In the light of this evidence and in view of the fact that but one Oppelt voted in the precinct, there is but one inference reasonably to be drawn from this evidence and it is that Oppelt was the identical person whose name appeared on the poll book as E. A. Oppelt. All this evidence was objected to as tending to vary or explain the names on the poll books, but such was not its design. The witnesses having been asked by appellees whether their names were as actually signed to the statement of consent and it appearing that they were not, this evidence was adduced to show that, although different, they were not forgeries or fictitious names but those of the identical persons who had voted and their names entered in the poll books precisely as they had signed them to the statement of consent. For this purpose, the evidence was admissible.
As said In re Intoxicating Liquors, 120 Iowa 680, “the object of the legislature in ■ adopting this provision was to secure a genuine statement — that is, one signed by the requisite number of qualified persons — and to furnish the board of supervisors a prima facie showing by way of affidavit that the signatures relied on aré genuine.” The notion of an attesting witness is that a person other than the one signing place his name on the paper or instrument for the purpose of making an implied or express statement thereby that it was then known by him to have been signed or executed by the purported maker. II Wigmore on Ev., Sec. 1292.

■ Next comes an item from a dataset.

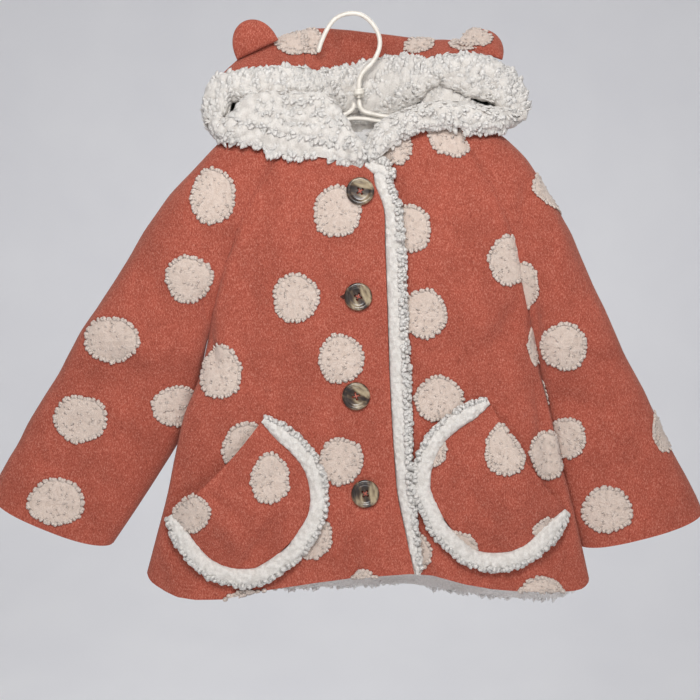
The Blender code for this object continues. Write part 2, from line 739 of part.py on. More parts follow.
def hood_sections():
    """The hood's outer cloth and its lining, section by section along X."""
    outer, lining = [], []
    for row in HOOD_ROWS:
        height = row.ridge - row.floor
        ridge_y = row.lip_y + 0.55 * (row.back_y - row.lip_y)
        outer.append([
            (row.x, row.lip_y + 19, row.lip_top),
            (row.x, (row.lip_y + 19 + ridge_y) / 2, (row.lip_top + row.ridge) / 2 + 3),
            (row.x, ridge_y, row.ridge),
            (row.x, row.back_y - 0.14 * (row.back_y - ridge_y), row.ridge - 0.13 * height),
            (row.x, row.back_y, row.ridge - 0.5 * height),
            (row.x, row.back_y - 5, row.floor + 0.18 * height),
            (row.x, row.back_y - 18, row.floor),
            (row.x, (row.back_y - 18 + row.floor_y) / 2, row.floor - 1),
            (row.x, row.floor_y, row.floor),
        ])
        lip = row.lip_top - row.lip_bottom
        lining.append([
            (row.x, row.lip_y + 12, row.lip_top - 1),
            (row.x, row.lip_y + 4, row.lip_top - 0.5),
            (row.x, row.lip_y, row.lip_top - 0.3 * lip),
            (row.x, row.lip_y + 1, row.lip_top - 0.72 * lip),
            (row.x, row.lip_y + 7, row.lip_bottom),
            (row.x, row.lip_y + 15, row.lip_bottom + 0.1 * lip),
            (row.x, ridge_y - 2, min(row.ridge - 0.22 * height, row.lip_top - 5)),
            (row.x, row.back_y - 8, row.ridge - 0.48 * height),
            (row.x, row.back_y - 13, row.floor + 0.28 * height),
            (row.x, row.back_y - 24, row.floor + 5.5),
        ])
    return np.array(outer, float), np.array(lining, float)


def build_hood(cloth, sherpa, collection):
    """Two sides and a crown strip outside, the curly lining inside and turned out."""
    outer, lining = hood_sections()
    outer_normals = own_normals(outer, (0, 1, 0))
    ends = {
        "hood_side_right": (0, HOOD_SEAM_ROWS[0]),
        "hood_centre": HOOD_SEAM_ROWS,
        "hood_side_left": (HOOD_SEAM_ROWS[1], len(HOOD_ROWS) - 1),
    }
    for name, (first, last) in ends.items():
        seams = [place for place, at in ((0, first), (-1, last)) if at in HOOD_SEAM_ROWS]
        panel = inset(outer[first:last + 1], columns=(), rows=seams)
        wall(name, panel, outer_normals[first:last + 1], CLOTH, 0, cloth, collection)
    lining_normals = own_normals(lining, (0, 1, 0))
    wall("hood_lining", lining, lining_normals, SHERPA, 0, sherpa, collection)
    for side, rows in (("right", FLAP_RIGHT), ("left", FLAP_LEFT)):
        grid = []
        for row in rows:
            fall = row.top - row.bottom
            grid.append([
                (row.x, FLAP_Y + 3, row.bottom),
                (row.x, FLAP_Y, row.bottom + 0.35 * fall),
                (row.x, FLAP_Y, row.bottom + 0.75 * fall),
                (row.x, FLAP_Y + 4, row.top),
                (row.x, FLAP_Y + 6 + 12 * row.reach, row.top + 1.5),
                (row.x, FLAP_Y + 7 + 30 * row.reach, row.top + 0.5),
            ])
        grid = np.array(grid, float)
        name = "hood_lining_side_" + side
        wall(name, grid, own_normals(grid, (0, -1, 0)), SHERPA, 0, sherpa, collection)


def build_ear(ear, cloth, collection):
    """A flat rounded ear of two layers of the outer cloth."""
    foot = np.array([ear.foot_x, ear.foot_y, ear.foot_z])
    along = np.array([ear.along_x, 0, ear.along_z])
    up = np.array([ear.up_x, ear.up_y, ear.up_z])
    grid = []
    for side in np.linspace(-0.97, 0.97, 11):
        height = EAR_HEIGHT * (1 - abs(side) ** 2.3) ** (1 / 2.3)
        point = foot + along * EAR_HALF_WIDTH * side
        grid.append([point + up * height * share for share in (0.0, 0.35, 0.7, 1.0)])
    grid = np.array(grid)
    normals = own_normals(grid, (0, -1, 0))
    name = "ear_" + ear.side
    wall(name, grid, normals, EAR_THICKNESS, 0, cloth, collection)


def build_wire(name, route, material, collection):
    """Coated wire along a hand-laid route in the plane of the hanger."""
    curve = bpy.data.curves.new(name, "CURVE")
    curve.dimensions = "3D"
    curve.bevel_depth = WIRE_RADIUS * MM
    curve.bevel_resolution = 2
    curve.use_fill_caps = True
    points = smooth_route(route)
    spline = curve.splines.new("POLY")
    spline.points.add(len(points) - 1)
    for point, (x, z) in zip(spline.points, points):
        point.co = (x * MM, 0, z * MM, 1)
    curve.materials.append(material)
    made = bpy.data.objects.new(name, curve)
    collection.objects.link(made)


def smooth_route(route, steps=2):
    """A Catmull-Rom curve through the route's points."""
    points = [np.array(p, float) for p in route]
    points = [2 * points[0] - points[1], *points, 2 * points[-1] - points[-2]]
    smooth = []
    for before, start, end, after in zip(points, points[1:], points[2:], points[3:]):
        for step in range(steps):
            t = step / steps
            smooth.append(0.5 * (
                2 * start + (end - before) * t
                + (2 * before - 5 * start + 4 * end - after) * t * t
                + (3 * start - before - 3 * end + after) * t ** 3
            ))
    return smooth + [points[-2]]


def build_collar(material, collection):
    """The wire's two turns round the hook's stem."""
    inner = WIRE_RADIUS + 0.4
    outer = COLLAR_RADIUS
    half = COLLAR_LENGTH / 2
    profile = [
        (inner, half), (outer - 1, half), (outer, half - 1.2), (outer, 1.2),
        (outer - 1.2, 0), (outer, -1.2), (outer, 1.2 - half), (outer - 1, -half),
        (inner, -half), (inner, half),
    ]
    mesh = bpy.data.meshes.new("hanger_collar")
    points = [(MM * x, 0, MM * z) for x, z in profile[:-1]]
    count = len(points)
    mesh.from_pydata(points, [(i, (i + 1) % count) for i in range(count)], [])
    made = new_object("hanger_collar", mesh, material, collection)
    turn = made.modifiers.new("turned", "SCREW")
    turn.axis = "Z"
    turn.steps = 16
    turn.render_steps = 16
    turn.use_merge_vertices = True
    turn.merge_threshold = 0.00001
    made.location = (COLLAR_PLACE[0] * MM, 0, COLLAR_PLACE[1] * MM)


def main():
    for thing in list(bpy.data.objects):
        bpy.data.objects.remove(thing, do_unlink=True)
    coat = bpy.data.collections.new("hooded_coat")
    cutters = bpy.data.collections.new("cutters")
    for each in (coat, cutters):
        bpy.context.scene.collection.children.link(each)
    cutters.hide_render = True
    cloth = new_material("napped_cloth", (0.44, 0.12, 0.08), 0.95)
    sherpa = new_material("sherpa_pile", (0.62, 0.59, 0.56), 1.0)
    horn = new_material("button_horn", (0.10, 0.05, 0.03), 0.35)
    coating = new_material("coated_wire", (0.72, 0.68, 0.63), 0.4)

    front_right, front_left, free_edge = build_body(cloth, sherpa, coat)
    upper, lower = surface_tree(front_right), surface_tree(front_left)
    build_front_band(free_edge, lower, sherpa, coat)
    for pocket, tree in zip(POCKETS, (upper, lower)):
        build_pocket(pocket, tree, cloth, sherpa, coat)
    for number, place in enumerate(BUTTONS, start=1):
        build_button(number, place, upper, horn, coat, cutters)
    build_hood(cloth, sherpa, coat)
    for ear in EARS:
        build_ear(ear, cloth, coat)
    build_wire("hanger_hook", HOOK_ROUTE, coating, coat)
    build_wire("hanger_arms", ARMS_ROUTE, coating, coat)
    build_collar(coating, coat)


main()
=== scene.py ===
# %% [markdown]
# # A toddler's hooded coat on a coated wire hanger
# The coat is a thick napped cloth with tufted dots, lined with curly pile that
# turns out round the hood and edges the front and the pockets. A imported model
# gives every piece its place. Each cell below makes one kind of piece finely,
# in the same place, and dresses it in its own finish. Lengths are millimetres
# in the tables and metres in Blender; x runs across, the front faces -y, z is up.

import math
from collections import namedtuple

import bmesh
import bpy
import numpy as np
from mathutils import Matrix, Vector, noise
from mathutils.bvhtree import BVHTree


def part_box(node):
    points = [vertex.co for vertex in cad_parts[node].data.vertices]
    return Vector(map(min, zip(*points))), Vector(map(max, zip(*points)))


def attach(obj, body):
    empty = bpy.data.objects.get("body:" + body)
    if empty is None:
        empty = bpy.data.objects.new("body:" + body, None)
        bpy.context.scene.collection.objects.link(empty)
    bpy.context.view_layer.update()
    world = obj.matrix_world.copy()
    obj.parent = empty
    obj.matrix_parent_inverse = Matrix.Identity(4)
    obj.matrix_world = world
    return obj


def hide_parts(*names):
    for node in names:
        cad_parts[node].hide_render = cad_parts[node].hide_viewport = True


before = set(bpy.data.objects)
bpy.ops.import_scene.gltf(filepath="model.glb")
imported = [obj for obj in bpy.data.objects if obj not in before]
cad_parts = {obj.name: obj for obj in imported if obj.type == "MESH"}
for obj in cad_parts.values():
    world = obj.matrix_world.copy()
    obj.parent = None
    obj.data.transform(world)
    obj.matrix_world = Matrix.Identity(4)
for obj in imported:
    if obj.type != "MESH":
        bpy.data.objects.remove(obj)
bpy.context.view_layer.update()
MM = 0.001
FRONT, BACK = -1, 1
print("frame:", len(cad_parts), "nodes")

# %% [markdown]
# ## Camera
# The photograph looks straight at the coat from a long way off, so the lines
# stay nearly parallel. The camera stands 2.4 m away, level with the middle of
# the picture. One pixel of the photograph is then 1 mm on the hanger's plane.
# Everything given in pixels goes through one function, from pixel to place.

# %% Camera
PHOTO = 700
CAMERA_DISTANCE = 2400.0
VIEW_Z = -334.5
SENSOR = 36.0


def in_scene(name, data):
    """A new object, linked to the scene."""
    made = bpy.data.objects.new(name, data)
    bpy.context.scene.collection.objects.link(made)
    return made


camera = in_scene("camera", bpy.data.cameras.new("camera"))
camera.data.sensor_width = SENSOR
camera.data.lens = SENSOR * CAMERA_DISTANCE / PHOTO
camera.location = (0, -CAMERA_DISTANCE * MM, VIEW_Z * MM)
camera.rotation_euler = (math.pi / 2, 0, 0)
bpy.context.scene.camera = camera


def from_photo(px, py, y=0.0):
    """x and z, in mm, of what a pixel shows at a depth of y."""
    scale = 1 + y / CAMERA_DISTANCE
    return (px - PHOTO / 2) * scale, VIEW_Z + (PHOTO / 2 - py) * scale


print("lens:", round(camera.data.lens, 1), "mm")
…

And this was the interpretation of the statute by those preparing the form of affidavit used in which the affiants deposed that the person named therein signed “the foregoing statement of consent in my presence and that I personally witnessed his signature thereto.” It was not essential .that the canvasser make the affidavit; any reputable person may do so provided he is able to identify the individual signing the statement as the person of the name signed. Were less exacted, the making of the affidavit would be an idle and use
One B. D. Ryan testified that he procured 200 to 225 signatures to which he made affidavit; that he did not know all of them, probably not over half and never saw them before or since and only knew their names from these being attached to the statement. He had been acquainted with E-. E. Patterson, residing at 901% Sycamore Street, and employed by the Independent Electric Company, for three or four years and had requested him to sign the statement of consent two or three times, but Patterson refused and never did sign it. Nevertheless, Ryan made affidavit that E. E. Patterson signed the statement and that he personally witnessed such signing, and his explanation was that a person whom he did not know and who gave his residence as at a transient hotel signed that name. No reason for thinking such person E. P. Patterson appeared and there is no escape from the conclusion that Ryan was guilty of wilful perjury in making the affidavit. In the instance of Seeland, the evidence is not so conclusive, though he gave no attention whatever to the identity of the person signing the name, and his affidavits to signatures purporting to be those of Albrecht, Neith and Case, none of whom ever attached his name to the statement, were false. Other forgeries were shown and in view of the carelessness of the canvassers, still others may not have been detected. Whatever may be said as .to the showing against Seeland, that against Ryan was conclusive and no argument is essential to sustain the conclusion that a person guilty of perjury in the performance of the work under investigation is not a reputable person. Not being such, the signatures witnessed by him should have been rejected.- Taft v. Snouffer, 157 Iowa 461 ; Foster v. Crisman, 165 Iowa 189.
Section 2452 of the Code provides that “No name shall be counted that was not signed within thirty days prior to the filing of said statement of general consent. ’ ’ This implies that all signing within the thirty days prior thereto shall be counted and the statute quoted plainly means that the persons signing the statement shall be residents of the city at the time of signing. Some period must necessarily be fixed during which signatures may be procured and we think the thirty days mentioned is that period and that the name having been signed within that time and while a resident, it should be counted.
The complaint of appellants that withdrawals filed after the names undertaken to be withdrawn from the statement of consent had been counted is not borne out by the record before us and for that reason is not considered.
It will be observed that the margin of difference between the names on the statement of consent conceded to have been-correctly counted, leaving out those procured by Ryan, and the majority of the electors at the last preceding election, is narrow, being but eighty-five, in a city having 6,795 electors. Rejecting the names appearing on the statement of consent witnessed by Ryan, there is left considerably less than a majority, and therefore, the district court rightly held the statement to have been insufficient.
On the grounds stated, we are able to agree that the judgment of the district court should be and it is — Affirmed.